======== INFORMATION PROVIDED

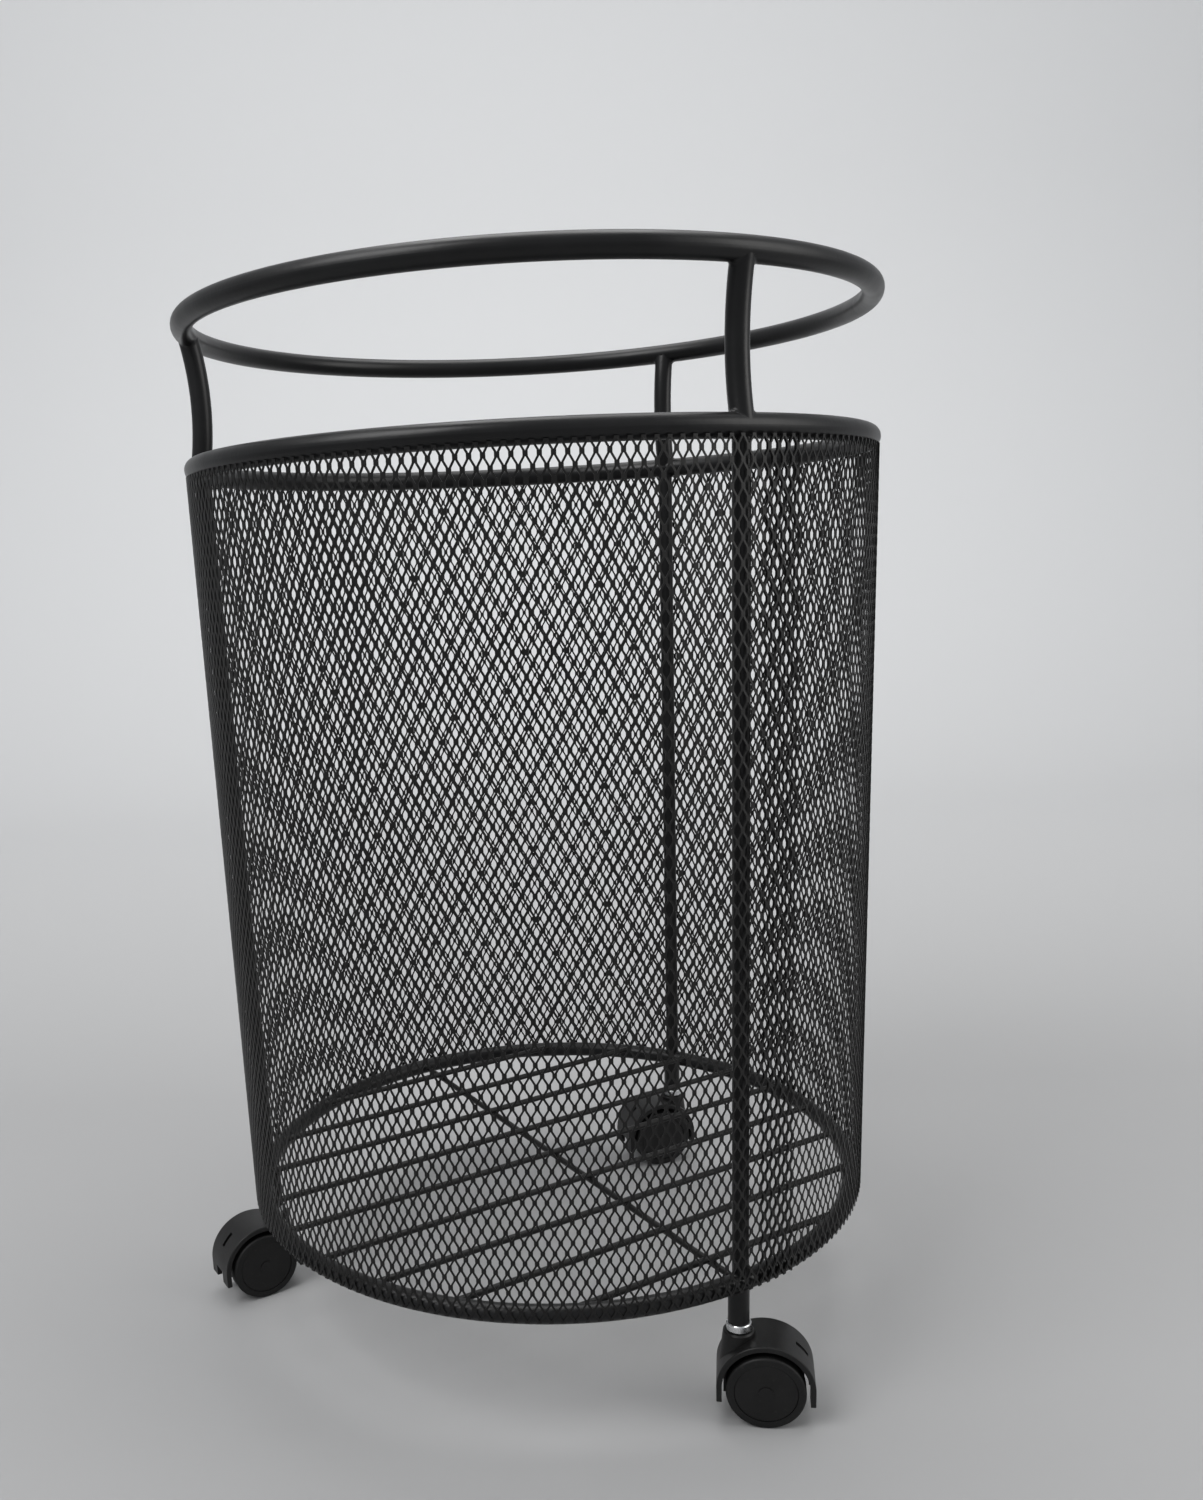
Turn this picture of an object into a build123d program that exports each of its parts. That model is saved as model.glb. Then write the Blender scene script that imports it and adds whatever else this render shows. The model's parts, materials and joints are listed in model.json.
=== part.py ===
from build123d import *

import os
from math import cos, radians, sin

# Rolling laundry basket: three tube rings, three legs, a round wall of expanded steel mesh, a
# wire floor and three twin-wheel swivel castors. Millimetres, +Z up, with the origin on the
# basket's axis at floor level.

# --- frame of round tube ---
TUBE_R = 6.0  # 12 mm round tube: the two upper rings and the feet
LEG_R = 5.85
RING_R = 194.0  # centreline radius of the top ring and the rim ring
TOP_Z = 606.0  # centreline height of the open top ring
RIM_Z = 530.0  # centreline height of the ring above the mesh
FLOOR_RING_R, FLOOR_TUBE_R = 193.3, 5.4
FLOOR_RING_Z = 82.0
POST_ANGLES = {"front": -58.8, "rear": 60.0, "left": 183.6}
LEG_BOW = 4.2  # how far each leg bows towards the axis between the two rings
POST_R = 193.0  # from the axis to an upright's centreline
POST_ROD_R = 4.6  # the slimmer upright inside the mesh
WELD_GAP = 0.02  # a coped end stops this short of the tube it is welded to
COPE_SIDE = 1.5  # and this far from the height of that tube's centre

# --- wire floor ---
WIRES_Z = 85.2  # centreline height of the parallel wires
WIRE_R = 2.0
WIRE_GAP = 0.1  # between wires that cross
WIRE_PITCH = 41.6
WIRE_SHIFT = 3.0  # the middle wire stands this far from the axis, towards the front foot
WIRES_EACH_SIDE = 4  # of the middle wire
CROSS_WIRE_Z = WIRES_Z - 2 * WIRE_R - WIRE_GAP
CROSS_ANGLE = POST_ANGLES["front"]  # the cross wire runs from the front foot over the axis

# --- mesh wall ---
MESH_R = 198.75  # inner radius: the mesh stands just under the rim ring's outer edge
MESH_SHEET_T = 0.5  # plain sheet that weighs the same as the expanded metal
MESH_TOP_Z = 526.2
MESH_BOTTOM_Z = 80.0  # it laps over the outside of the floor ring
SEAM_START, SEAM_SPAN = -56.5, 8.0  # degrees: where the ends of the mesh sheet overlap

# --- feet ---
FOOT_R = 191.5  # from the axis: the feet stand under the floor ring
FOOT_BOTTOM_Z = 57.5
FOOT_TOP_Z = CROSS_WIRE_Z - WIRE_R - WIRE_GAP
FOOT_BORE_R = 4.8
SOCKET_R = 4.75
SOCKET_FLANGE_T = 0.8
SOCKET_TOP_Z = 76.0
COLLAR_R, COLLAR_T, COLLAR_CHAMFER = 7.0, 4.6, 0.5

# --- castors: u runs from the stem to the axle, v along the axle ---
HEADINGS = {"front": -8.0, "rear": 198.0, "left": 212.0}  # way each castor trails at rest
TRAIL = 14.8
WHEEL_R = 22.0
WHEEL_INNER_V, WHEEL_OUTER_V = 5.7, 16.5
TREAD_ROUND = 1.6
HUB_R = 6.5
WHEEL_DISH_R, WHEEL_DISH_DEPTH = 18.0, 4.5
CAP_R, CAP_SEAT = 17.5, 1.8
CAP_T, CAP_ROUND = 1.4, 0.45
CAP_BUTTON_R, CAP_BUTTON_T = 4.0, 0.5
HOOD_R, HOOD_WALL = 27.2, 3.0
HOOD_Z = WHEEL_R + 1.0  # centre of the arch, a little above the axle
HOOD_HALF_V = 15.2
HOOD_ROUND = 0.9
SKIRT_Z = 14.5
SPINE_HALF_V = 5.3
SPINE_U = (-8.5, 27.0)
NOTCH_HALF_V, NOTCH_TOP_Z = 5.5, 22.0
SLOT_LENGTH, SLOT_WIDTH, SLOT_ANGLE = 10.0, 3.0, 42.0
BOSS_R, BOSS_FOOT_R, BOSS_CHAMFER = 8.6, 12.0, 0.8  # the boss widens downwards
THRUST_GAP = 0.3  # between the collar and the hood's boss
BOSS_TOP_Z = FOOT_BOTTOM_Z - SOCKET_FLANGE_T - COLLAR_T - THRUST_GAP
AXLE_R, AXLE_HALF = 2.5, 13.2
STEM_TOP_R, STEM_R = 3.75, 3.5
STEM_TOP_Z, STEM_BOTTOM_Z = 74.5, 27.0
STEM_CHAMFER = 0.8
GRIP_Z, GRIP_T, GRIP_R, GRIP_SPLIT = 70.0, 1.2, 4.0, 1.0
GROOVE_R = STEM_R - 0.4
RUNNING = 0.05  # radial clearance of a shaft that turns in its hole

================

STATED TASK: Collect each line containing the string "that".

SOLUTION TO THE PROBLEM:
Turn this picture of an object into a build123d program that exports each of its parts. That model is saved as model.glb. Then write the Blender scene script that imports it and adds whatever else this render shows. The model's parts, materials and joints are listed in model.json.
COPE_SIDE = 1.5  # and this far from the height of that tube's centre
WIRE_GAP = 0.1  # between wires that cross
MESH_SHEET_T = 0.5  # plain sheet that weighs the same as the expanded metal
RUNNING = 0.05  # radial clearance of a shaft that turns in its hole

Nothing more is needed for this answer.